After the reception, Elvis and Priscilla honeymooned briefly in Palm Springs before returning to Memphis on May 4. They spent three weeks at their private ranch near the Mississippi border, largely alone, though some members of Elvis's inner circle joined them. To mend relationships, the couple hosted a second reception at Graceland on May 29 for those not invited to the wedding.
Priscilla soon discovered she was pregnant. Concerned that it might disrupt their newfound intimacy, she considered an abortion, but she and Elvis ultimately decided against it. Their daughter, Lisa Marie Presley, was born on February 1, 1968 — exactly nine months after their wedding.
Separation and divorce
While Elvis was filming Live a Little, Love a Little, Priscilla began private dance lessons and developed a brief romantic relationship with her instructor, referred to as "Mark" in her memoir Elvis and Me. She later expressed regret. Despite affairs on both sides, the early years of their marriage were reportedly happy. However, following Elvis's 1968 television special, his career resurged, and he spent increasing time touring and performing in Las Vegas, while Priscilla remained at home with their daughter.Encouraged by Elvis, Priscilla took up karate to share his interests and occupy her time. In 1968 she saw Mike Stone for the first time during her second honeymoon in Hawaii. In 1972, she met instructor Mike Stone backstage at one of Elvis's concerts and began an affair. Nevertheless the year 1972 is not confirmed by Mike Stone who wrote that he met Priscilla for the second time at a karate event at Bolsa Chica High School on May 15, 1971. She later wrote, "I still loved Elvis, greatly, but over the next few months, I knew I would have to make a crucial decision regarding my destiny." According to her memoir, Elvis later summoned her to his hotel suite and "forcefully made love to me... 'This is how a real man makes love to his woman'". In a later interview, Priscilla said she regretted her choice of words, calling it an overstatement. Nevertheless, according to Jerry Schilling, Priscilla and Elvis talked together in his dressing room, not in his suite.

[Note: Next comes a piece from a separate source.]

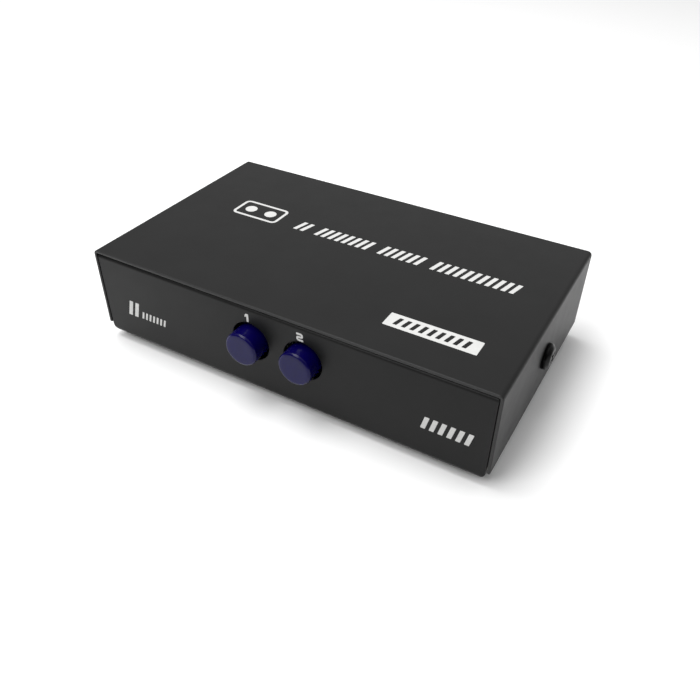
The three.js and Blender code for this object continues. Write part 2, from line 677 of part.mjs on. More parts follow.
/** Coil spring about Y, from y = 0 to the given length. */
function coilSpring(name, { radius, wire, turns }, length) {
  const section = new THREE.Shape(new THREE.EllipseCurve(0, 0, wire, wire).getPoints(6).slice(0, 6));
  const path = new Coil(radius, length - 2 * wire, turns);
  const geometry = new THREE.ExtrudeGeometry(section, { steps: turns * 10, extrudePath: path });
  geometry.translate(0, wire, 0);
  return piece(name, solid(geometry), SPRING_STEEL);
}

function returnSpring(name) {
  const gap = 0.1;
  const length = HOUSING.rear - HOUSING.wall - SLIDER_REAR - 2 * gap;
  const spring = coilSpring(name, RETURN_SPRING, length);
  spring.position.set(0, SLIDER_REAR + gap, BUTTON_Z);
  return spring;
}

function station(letter, { x, reach }) {
  const group = new THREE.Group();
  group.position.x = x;
  group.add(buttonCap(`button_cap_${letter}`, reach));
  group.add(plunger(`plunger_${letter}`));
  group.add(contactBridge(`contact_bridge_${letter}_left`, -1));
  group.add(contactBridge(`contact_bridge_${letter}_right`, 1));
  group.add(switchHousing(`switch_housing_${letter}`));
  group.add(terminalBoard(`terminal_board_${letter}`));
  group.add(returnSpring(`return_spring_${letter}`));
  return group;
}

function bracketTabXs() {
  const offset = BRACKET_HALF_LENGTH - 2;
  return [BRACKET_CENTRE - offset, BRACKET_CENTRE + offset];
}

/** Stamped frame in front of both stations: front plate, end flanges, top flange with hooks, board tabs. */
function switchBracket() {
  const xs = about(BRACKET_CENTRE, 2 * BRACKET_HALF_LENGTH);
  const plate = [BRACKET_FRONT, BRACKET_FRONT + SHEET];
  const zs = [PART_BOTTOM, BRACKET_TOP];
  const flangeYs = [BRACKET_FRONT, BRACKET_FRONT + BRACKET_END_FLANGE];
  let bracket = block(xs, plate, zs);
  bracket = bracket.add(block([xs[0], xs[0] + SHEET], flangeYs, zs));
  bracket = bracket.add(block([xs[1] - SHEET, xs[1]], flangeYs, zs));
  bracket = bracket.add(block([STATIONS.a.x - 5, STATIONS.b.x + 5], [BRACKET_FRONT, BRACKET_TOP_REAR],
    [BRACKET_TOP - SHEET, BRACKET_TOP]));
  for (const { x } of Object.values(STATIONS)) {
    const hookZs = [HOUSING.top - 0.6, BRACKET_TOP];
    bracket = bracket.add(block(about(x, 6), [BRACKET_TOP_REAR - SHEET, BRACKET_TOP_REAR], hookZs));
    bracket = bracket.subtract(neckWindow(x, plate, 0));
  }
  for (const x of bracketTabXs()) {
    bracket = bracket.add(block(about(x, TAB.width), plate, [LEG_BOTTOM, PART_BOTTOM + 1]));
  }
  const tongueSlotYs = about(LATCH_Y, LATCH_THICKNESS + 0.4);
  bracket = bracket.subtract(block([xs[0] - 1, xs[0] + 2], tongueSlotYs, about(BUTTON_Z, 2.8)));
  bracket = bracket.subtract(rodX(0.55, [xs[1] - 2, xs[1] + 1], LATCH_Y, BUTTON_Z, 12));
  return piece('switch_bracket', bracket, ZINC_STEEL);
}

/** Sliding plate with a window round each neck. Its end tongues run in the bracket's end flanges. */
function latchPlate() {
  const ys = about(LATCH_Y, LATCH_THICKNESS);
  const tongue = BRACKET_HALF_LENGTH + 0.8;
  let plate = block(LATCH_ENDS, ys, about(BUTTON_Z, LATCH_HEIGHT));
  plate = plate.add(block([BRACKET_CENTRE - tongue, LATCH_ENDS[0] + 1], ys, about(BUTTON_Z, 2.2)));
  plate = plate.add(block([LATCH_ENDS[1] - 1, BRACKET_CENTRE + tongue], ys, about(BUTTON_Z, 0.5)));
  for (const { x } of Object.values(STATIONS)) {
    plate = plate.subtract(neckWindow(x, ys, LATCH_STROKE));
  }
  return piece('latch_plate', plate, ZINC_STEEL);
}

/** Spring on the latch plate's thin tongue, between the plate's shoulder and the right end flange. */
function latchSpring() {
  const gap = 0.1;
  const from = LATCH_ENDS[1] + gap;
  const to = BRACKET_CENTRE + BRACKET_HALF_LENGTH - SHEET - gap;
  const spring = coilSpring('latch_spring', LATCH_SPRING, to - from);
  spring.rotation.z = -Math.PI / 2;
  spring.position.set(from, LATCH_Y, BUTTON_Z);
  return spring;
}

const box = new THREE.Group();
const foremost = -DEPTH / 2 - STATIONS.a.reach;
box.position.set(0, -(foremost + PORT_FRONT) / 2, FOOT_HEIGHT);
box.add(topCover(), baseTray(), coverScrews(), feet());
box.add(circuitBoard(), boardFixings(), ports());
for (const [letter, place] of Object.entries(STATIONS)) {
  box.add(station(letter, place));
}
box.add(switchBracket(), latchPlate(), latchSpring());

const group = new THREE.Group();
group.add(box);

export default group;
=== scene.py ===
import json
import math

import bmesh
import bpy
from mathutils import Matrix, Vector
from mathutils.geometry import delaunay_2d_cdt

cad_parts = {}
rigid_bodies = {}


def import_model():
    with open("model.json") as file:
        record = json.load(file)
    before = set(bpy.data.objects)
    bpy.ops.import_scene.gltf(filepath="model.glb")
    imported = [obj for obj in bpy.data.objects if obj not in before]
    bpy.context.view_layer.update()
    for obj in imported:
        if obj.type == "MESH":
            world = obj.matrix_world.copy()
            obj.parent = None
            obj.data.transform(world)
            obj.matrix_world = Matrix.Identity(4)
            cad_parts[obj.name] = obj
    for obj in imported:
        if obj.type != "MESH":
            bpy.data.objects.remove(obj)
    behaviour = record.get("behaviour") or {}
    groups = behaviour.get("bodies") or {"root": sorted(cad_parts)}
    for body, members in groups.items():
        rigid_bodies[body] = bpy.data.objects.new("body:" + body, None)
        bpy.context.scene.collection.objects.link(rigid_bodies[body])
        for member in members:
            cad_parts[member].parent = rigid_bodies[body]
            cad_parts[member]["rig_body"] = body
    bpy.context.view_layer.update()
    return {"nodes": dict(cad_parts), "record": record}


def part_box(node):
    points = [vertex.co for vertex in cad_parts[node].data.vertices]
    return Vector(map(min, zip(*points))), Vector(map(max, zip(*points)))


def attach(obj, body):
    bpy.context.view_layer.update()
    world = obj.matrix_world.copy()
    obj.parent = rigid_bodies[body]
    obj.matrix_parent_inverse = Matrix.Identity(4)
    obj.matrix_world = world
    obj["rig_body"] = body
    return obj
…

Priscilla reflected that Elvis's attempt at reconciliation came too late and lacked sensitivity. She cited his earlier comment that he had "never been able to make love to a woman who had a child" and described the emotional toll of their sexual dysfunction: "I am beginning to doubt my own sexuality, as a woman. My physical and emotional needs were unfulfilled." She concluded, "This was not the gentle, understanding man I grew to love." Years later, on Loose Women, Priscilla confirmed that she and Elvis did sleep together after Lisa Marie was born.

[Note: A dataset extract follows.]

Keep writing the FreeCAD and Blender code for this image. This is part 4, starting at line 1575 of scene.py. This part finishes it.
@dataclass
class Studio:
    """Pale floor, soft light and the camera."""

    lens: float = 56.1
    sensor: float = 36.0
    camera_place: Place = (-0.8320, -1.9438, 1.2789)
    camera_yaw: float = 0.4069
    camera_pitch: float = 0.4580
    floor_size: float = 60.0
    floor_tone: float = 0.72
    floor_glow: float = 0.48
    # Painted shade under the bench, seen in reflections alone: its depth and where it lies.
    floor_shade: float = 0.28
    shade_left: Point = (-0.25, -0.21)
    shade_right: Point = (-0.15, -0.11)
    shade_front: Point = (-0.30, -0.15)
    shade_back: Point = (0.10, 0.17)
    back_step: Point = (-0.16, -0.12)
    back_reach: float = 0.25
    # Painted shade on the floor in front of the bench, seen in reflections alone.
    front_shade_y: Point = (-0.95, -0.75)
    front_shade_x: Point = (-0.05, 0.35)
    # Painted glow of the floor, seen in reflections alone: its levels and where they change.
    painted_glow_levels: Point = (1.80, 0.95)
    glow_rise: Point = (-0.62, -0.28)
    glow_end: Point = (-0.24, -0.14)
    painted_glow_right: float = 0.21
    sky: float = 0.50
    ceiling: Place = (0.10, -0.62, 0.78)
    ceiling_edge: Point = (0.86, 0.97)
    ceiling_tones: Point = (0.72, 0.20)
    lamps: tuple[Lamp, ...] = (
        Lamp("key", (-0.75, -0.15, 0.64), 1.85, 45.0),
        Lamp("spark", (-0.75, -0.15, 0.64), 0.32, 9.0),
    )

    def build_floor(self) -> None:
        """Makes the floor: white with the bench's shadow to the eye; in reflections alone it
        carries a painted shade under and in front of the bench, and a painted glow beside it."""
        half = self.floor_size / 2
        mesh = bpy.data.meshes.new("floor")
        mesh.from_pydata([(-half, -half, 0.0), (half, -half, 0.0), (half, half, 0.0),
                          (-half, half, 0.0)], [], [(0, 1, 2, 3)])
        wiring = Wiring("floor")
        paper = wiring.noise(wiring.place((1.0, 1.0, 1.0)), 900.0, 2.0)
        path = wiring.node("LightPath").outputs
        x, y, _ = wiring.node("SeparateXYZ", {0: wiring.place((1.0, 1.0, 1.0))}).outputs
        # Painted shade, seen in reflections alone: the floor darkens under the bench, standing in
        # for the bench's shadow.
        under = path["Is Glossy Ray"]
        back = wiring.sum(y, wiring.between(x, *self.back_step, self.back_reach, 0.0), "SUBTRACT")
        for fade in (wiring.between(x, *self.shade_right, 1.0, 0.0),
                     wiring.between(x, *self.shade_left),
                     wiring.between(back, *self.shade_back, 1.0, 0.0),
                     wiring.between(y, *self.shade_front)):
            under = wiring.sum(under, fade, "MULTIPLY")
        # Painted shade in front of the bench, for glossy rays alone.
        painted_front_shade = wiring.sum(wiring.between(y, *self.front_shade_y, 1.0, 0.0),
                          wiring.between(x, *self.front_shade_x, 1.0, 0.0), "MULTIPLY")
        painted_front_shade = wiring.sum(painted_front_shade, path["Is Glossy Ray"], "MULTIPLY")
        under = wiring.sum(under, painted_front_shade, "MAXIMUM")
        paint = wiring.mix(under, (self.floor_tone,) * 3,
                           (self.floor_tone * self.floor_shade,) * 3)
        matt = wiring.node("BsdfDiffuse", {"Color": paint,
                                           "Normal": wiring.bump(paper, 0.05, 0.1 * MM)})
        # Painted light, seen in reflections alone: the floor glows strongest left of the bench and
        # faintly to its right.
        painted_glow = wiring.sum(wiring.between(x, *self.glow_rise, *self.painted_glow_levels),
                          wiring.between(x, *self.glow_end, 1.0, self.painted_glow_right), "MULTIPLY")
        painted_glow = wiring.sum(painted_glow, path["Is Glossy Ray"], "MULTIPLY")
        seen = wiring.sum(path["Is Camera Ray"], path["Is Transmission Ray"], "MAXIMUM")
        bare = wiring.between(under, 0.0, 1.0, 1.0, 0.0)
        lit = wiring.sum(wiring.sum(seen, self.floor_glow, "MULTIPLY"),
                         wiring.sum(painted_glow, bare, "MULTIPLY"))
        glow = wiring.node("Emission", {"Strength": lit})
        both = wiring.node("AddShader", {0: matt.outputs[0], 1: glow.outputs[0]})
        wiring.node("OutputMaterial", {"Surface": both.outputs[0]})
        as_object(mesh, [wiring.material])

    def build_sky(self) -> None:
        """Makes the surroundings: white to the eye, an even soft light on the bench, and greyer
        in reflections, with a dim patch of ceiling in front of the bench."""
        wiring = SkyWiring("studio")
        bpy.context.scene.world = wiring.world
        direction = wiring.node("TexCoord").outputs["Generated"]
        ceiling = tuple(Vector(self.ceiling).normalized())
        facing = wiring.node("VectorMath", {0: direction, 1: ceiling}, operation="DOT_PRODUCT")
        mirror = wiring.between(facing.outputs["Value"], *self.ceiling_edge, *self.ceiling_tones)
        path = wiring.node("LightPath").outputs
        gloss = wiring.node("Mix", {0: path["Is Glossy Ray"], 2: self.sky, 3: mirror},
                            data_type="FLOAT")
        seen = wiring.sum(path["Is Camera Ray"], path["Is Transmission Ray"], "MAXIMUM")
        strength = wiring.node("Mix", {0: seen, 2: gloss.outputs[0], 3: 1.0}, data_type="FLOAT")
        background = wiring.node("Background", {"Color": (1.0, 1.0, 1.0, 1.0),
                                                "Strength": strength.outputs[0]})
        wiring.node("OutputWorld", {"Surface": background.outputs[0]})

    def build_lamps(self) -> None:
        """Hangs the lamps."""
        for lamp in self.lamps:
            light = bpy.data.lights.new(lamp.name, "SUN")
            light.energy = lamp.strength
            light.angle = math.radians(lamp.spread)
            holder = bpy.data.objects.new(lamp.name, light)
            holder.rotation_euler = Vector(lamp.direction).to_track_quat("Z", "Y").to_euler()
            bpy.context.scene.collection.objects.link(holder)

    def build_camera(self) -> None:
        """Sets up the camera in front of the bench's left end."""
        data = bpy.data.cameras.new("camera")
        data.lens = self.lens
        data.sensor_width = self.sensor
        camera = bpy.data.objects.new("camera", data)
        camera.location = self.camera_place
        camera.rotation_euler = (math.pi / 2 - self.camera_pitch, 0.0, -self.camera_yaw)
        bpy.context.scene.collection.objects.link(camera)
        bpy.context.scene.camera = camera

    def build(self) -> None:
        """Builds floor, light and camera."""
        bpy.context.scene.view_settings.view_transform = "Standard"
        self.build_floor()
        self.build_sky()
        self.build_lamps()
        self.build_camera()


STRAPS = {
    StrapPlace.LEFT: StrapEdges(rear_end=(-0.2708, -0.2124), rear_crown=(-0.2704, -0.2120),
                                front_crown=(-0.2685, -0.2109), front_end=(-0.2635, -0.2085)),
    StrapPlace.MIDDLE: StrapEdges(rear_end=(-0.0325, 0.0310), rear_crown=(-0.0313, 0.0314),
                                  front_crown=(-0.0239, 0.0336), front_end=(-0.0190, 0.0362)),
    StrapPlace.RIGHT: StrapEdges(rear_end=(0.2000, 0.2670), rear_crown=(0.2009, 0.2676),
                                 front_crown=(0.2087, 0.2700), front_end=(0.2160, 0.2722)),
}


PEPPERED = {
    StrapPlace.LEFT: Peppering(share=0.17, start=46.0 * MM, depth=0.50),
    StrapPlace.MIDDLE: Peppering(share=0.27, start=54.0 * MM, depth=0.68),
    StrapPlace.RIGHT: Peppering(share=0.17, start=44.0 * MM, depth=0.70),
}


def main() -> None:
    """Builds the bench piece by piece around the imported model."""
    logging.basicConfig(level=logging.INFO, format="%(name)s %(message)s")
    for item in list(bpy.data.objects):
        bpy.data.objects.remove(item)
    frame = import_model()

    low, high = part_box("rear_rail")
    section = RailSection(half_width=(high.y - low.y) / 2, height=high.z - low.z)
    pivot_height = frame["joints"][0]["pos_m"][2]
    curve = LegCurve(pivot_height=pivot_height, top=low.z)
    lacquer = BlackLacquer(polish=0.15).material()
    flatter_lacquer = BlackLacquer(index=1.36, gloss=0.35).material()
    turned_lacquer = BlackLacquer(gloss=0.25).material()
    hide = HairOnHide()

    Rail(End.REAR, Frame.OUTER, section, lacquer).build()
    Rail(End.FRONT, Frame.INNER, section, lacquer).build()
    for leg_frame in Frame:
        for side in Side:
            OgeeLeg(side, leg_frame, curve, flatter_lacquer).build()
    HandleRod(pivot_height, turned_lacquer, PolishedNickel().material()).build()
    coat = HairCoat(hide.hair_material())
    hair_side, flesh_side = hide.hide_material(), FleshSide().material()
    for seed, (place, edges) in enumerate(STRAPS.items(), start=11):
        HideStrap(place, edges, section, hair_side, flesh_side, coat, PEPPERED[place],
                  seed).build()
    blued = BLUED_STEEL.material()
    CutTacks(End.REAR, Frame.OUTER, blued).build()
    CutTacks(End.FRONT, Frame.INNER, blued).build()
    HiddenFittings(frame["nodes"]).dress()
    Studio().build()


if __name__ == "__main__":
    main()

The couple separated on February 23, 1972, and filed for legal separation on July 26. Priscilla sued Elvis for fraud to reopen the divorce by default in May 1973. The divorce was finalized on October 9, 1973.
Priscilla and Elvis agreed to share custody of Lisa Marie. She received a $725,000 cash settlement, spousal and child support, 5% of Elvis's new publishing companies, and half the proceeds from the sale of their Beverly Hills home. Initially, the settlement had been smaller, but after consulting new lawyers, Priscilla revised her requests, asserting that Elvis could afford more. The couple remained close, leaving the courthouse hand-in-hand on the day their divorce was finalized.